Cytodiagnostic aspects of lung adenocarcinoma manifesting with micropapillary pattern in sputum

A case report of potential diagnostic pitfall



The micropapillary pattern of lung adenocarcinoma was discussed in the 2004 World Health Organization classification and is now proposed as a distinct pattern in the new International Multidisciplinary Classification of Lung Adenocarcinoma Guidelines. The micropapillary pattern is histologically characterized by papillary tufts lacking a central fibrovascular core and is associated with an unfavorable prognosis. Herein, we report the cytological features of lung adenocarcinoma with the micropapillary pattern in a sputum specimen.
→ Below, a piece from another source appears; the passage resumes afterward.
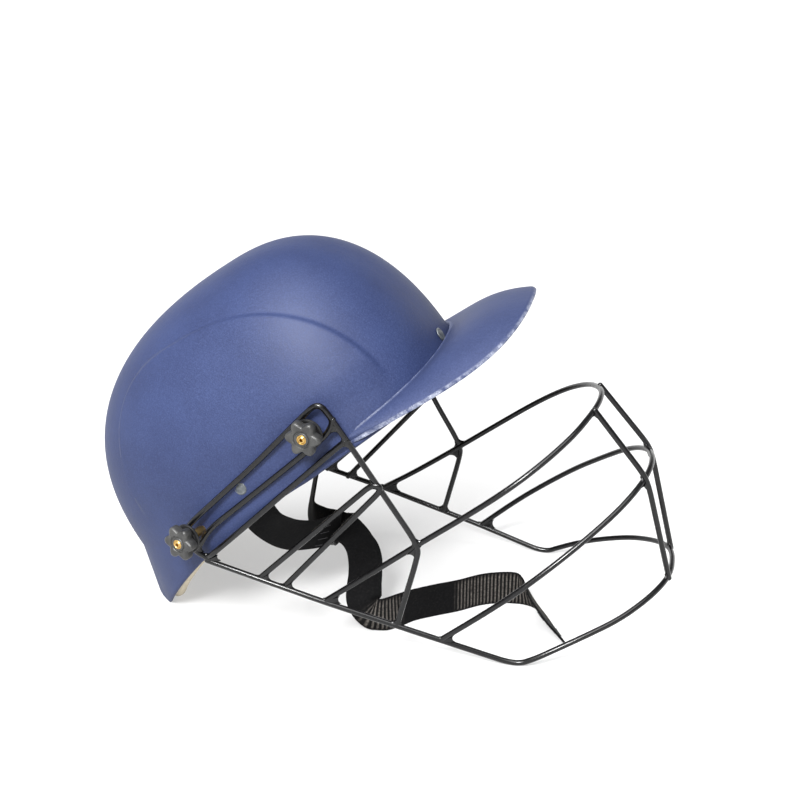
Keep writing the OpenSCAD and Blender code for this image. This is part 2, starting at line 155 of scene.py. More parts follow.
def hem_z(a, inset):
    x = plan_x(a, inset) * (1 + swell(a) + flare(a) - tuck(a))
    floor_z = -(HELMET_Z + x * math.sin(TILT)) / math.cos(TILT)
    return np.maximum(-BROW_DROP - NAPE_DROP * rearness(a) ** HEM_POWER, floor_z)


def skin_point(a, k, inset):
    """k runs from 0 at the crown to 1 at the brim plane and to 2 at the hem; a is in degrees."""
    a = np.radians(a)
    k = np.asarray(k, float)
    q = np.radians(90 * np.minimum(k, 1))
    u = np.maximum(k - 1, 0)
    dome_r = spow(np.sin(q), 2 / DOME_N) * (1 + swell(a) * np.minimum(k, 1) ** 6)
    r = np.where(k <= 1, dome_r, 1 + swell(a) + flare(a) * u - tuck(a) * u * u)
    dome_z = (CROWN_H - inset) * spow(np.cos(q), 2 / DOME_N)
    z = np.where(k <= 1, dome_z, u * hem_z(a, inset))
    return np.stack([plan_x(a, inset) * r, plan_y(a, inset) * r, z], axis=-1)


def worn(p):
    """Helmet coordinates to rest coordinates."""
    p = np.asarray(p, float)
    c, s = math.cos(TILT), math.sin(TILT)
    x = p[..., 0] * c - p[..., 2] * s + HELMET_X + CENTRE_X
    z = p[..., 0] * s + p[..., 2] * c + HELMET_Z
    return np.stack([x, p[..., 1], z], axis=-1)


def laid(p):
    return np.asarray(p, float) + np.array([CENTRE_X, 0, 0])


def unit(v):
    v = np.asarray(v, float)
    return v / np.maximum(np.linalg.norm(v, axis=-1, keepdims=True), 1e-12)


# Mesh helpers

SHARP_ANGLE = math.radians(38)


def mesh_piece(name, points, faces, material, body, slot, stands_for=()):
    """One mesh piece in rest coordinates (mm), with outward normals, on its CAD body."""
    mesh = bpy.data.meshes.new(name)
    mesh.from_pydata([tuple(p) for p in np.asarray(points, float) * MM], [], faces)
    piece = bpy.data.objects.new(name, mesh)
    bpy.context.scene.collection.objects.link(piece)
    work = bmesh.new()
    work.from_mesh(mesh)
    bmesh.ops.remove_doubles(work, verts=work.verts, dist=1e-6)
    bmesh.ops.recalc_face_normals(work, faces=work.faces)
    work.to_mesh(mesh)
    work.free()
    mesh.polygons.foreach_set("use_smooth", [True] * len(mesh.polygons))
    mesh.set_sharp_from_angle(angle=SHARP_ANGLE)
    mesh.materials.append(material)
    if stands_for:
        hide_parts(*stands_for)
    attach(piece, body)
    return piece


def grid_faces(rows, cols, wrap=False, start=0):
    faces = []
    for i in range(rows - 1):
        for j in range(cols if wrap else cols - 1):
            k = (j + 1) % cols
            a, b = start + i * cols + j, start + i * cols + k
            faces.append((a, b, b + cols, a + cols))
    return faces


def joined(parts):
    """Several (points, faces) as one."""
    points, faces, n = [], [], 0
    for p, f in parts:
        p = np.asarray(p, float).reshape(-1, 3)
        points.append(p)
        faces += [tuple(i + n for i in face) for face in f]
        n += len(p)
    return np.concatenate(points), faces


def loft(rings, closed_ends=True):
    rings = np.asarray(rings, float)
    n, w = rings.shape[:2]
    faces = grid_faces(n, w, wrap=True)
    if closed_ends:
        faces.append(tuple(range(w)))
        faces.append(tuple((n - 1) * w + j for j in range(w)))
    return rings.reshape(-1, 3), faces


def lathe(profile, steps=64):
    """Revolved (radius, height) profile about the local z axis; the ends are closed."""
    t = np.linspace(0, 2 * math.pi, steps, endpoint=False)
    rings = [
        np.stack([r * np.cos(t), r * np.sin(t), np.full(steps, z)], axis=-1)
        for r, z in profile
    ]
    return loft(rings)


def rounded(route, reach, steps=8):
    """Replaces each inner corner of a route by a short curve."""
    p = [np.asarray(q, float) for q in route]
    out = [p[0]]
    for before, here, after in zip(p, p[1:], p[2:]):
        a_len, b_len = np.linalg.norm(here - before), np.linalg.norm(after - here)
        a = here - min(reach, a_len / 2.05) * unit(here - before)
        b = here + min(reach, b_len / 2.05) * unit(after - here)
        for t in np.linspace(0, 1, steps + 1):
            out.append(a * (1 - t) ** 2 + here * 2 * t * (1 - t) + b * t * t)
    out.append(p[-1])
    return np.array(out)


def resampled(route, step):
    route = np.asarray(route, float)
    steps = np.linalg.norm(np.diff(route[:, :3], axis=0), axis=1)
    length = np.concatenate([[0], np.cumsum(steps)])
    n = max(2, int(round(length[-1] / step)) + 1)
    at = np.linspace(0, length[-1], n)
    return np.stack([np.interp(at, length, route[:, i]) for i in range(route.shape[1])], axis=-1)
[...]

A 75-year-old woman presented with a productive cough, blood-tinged sputum, and some symptoms of upper respiratory tract infection. The initial impressions from her chest radiograph and computed tomography scan indicated pneumonia. However, the initial sputum cytology sample showed a few clusters of cells with abnormal three-dimensional structure, interpreted as adenocarcinoma. These cells were small and had minimal cytologic atypia, demonstrating a potential diagnostic pitfall. The following biopsy confirmed lung adenocarcinoma with the micropapillary pattern. Here, we describe this case and discuss the differential diagnosis of pulmonary entities exhibiting similar morphologies. Diagn. Cytopathol. 2014;42:902–905. © 2014 Wiley Periodicals, Inc.